According to the creative commons license when quoting text or images under a fair use exception we are supposed to exempt the text in question from the creative commons license.

The Creative Commons FAQ explicitedly describes best practises on how to do this:

For example, if your CC-licensed slide deck includes a Flickr image you are using pursuant to fair use, make sure to identify that image as not being subject to the CC license.

Source: Copyright by Creative Commons used under a Creative Commons Attribution 4.0 International license and exempt from the CC 3.0 license on this site

But the terms of service say

You agree that any and all content, including without limitation any and all text, graphics, logos, tools, photographs, images, illustrations, software or source code, audio and video, animations, and product feedback (collectively, "Content") that you provide to the public Network (collectively, "Subscriber Content"), is perpetually and irrevocably licensed to Stack Overflow on a worldwide, royalty-free, non-exclusive basis pursuant to Creative Commons licensing terms (CC-BY-SA)

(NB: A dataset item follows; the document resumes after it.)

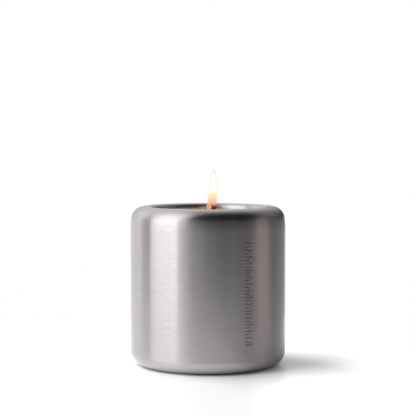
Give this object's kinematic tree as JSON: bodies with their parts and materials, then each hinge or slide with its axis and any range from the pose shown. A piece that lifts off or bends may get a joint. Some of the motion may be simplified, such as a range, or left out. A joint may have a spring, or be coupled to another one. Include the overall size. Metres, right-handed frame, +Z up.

Source: ©2019 Stack Exchange Inc terms of service and exempt from the CC 3.0 license on this site


In other words, if my understanding is correct the footer should include something like

Except otherwise noted user contributions licensed under cc by-sa 4.0 with attribution required

And then the ToS should include some type of exemption allowing users to exempt certain parts of their user contribution if they themselves are exempted under fair use/citation law.

And for all old content automatically under each blockquote include text exempting it from the CC license?


Also worth noting that all old content from before the CC 3.0 to CC 4.0 change should be exempted in the same way.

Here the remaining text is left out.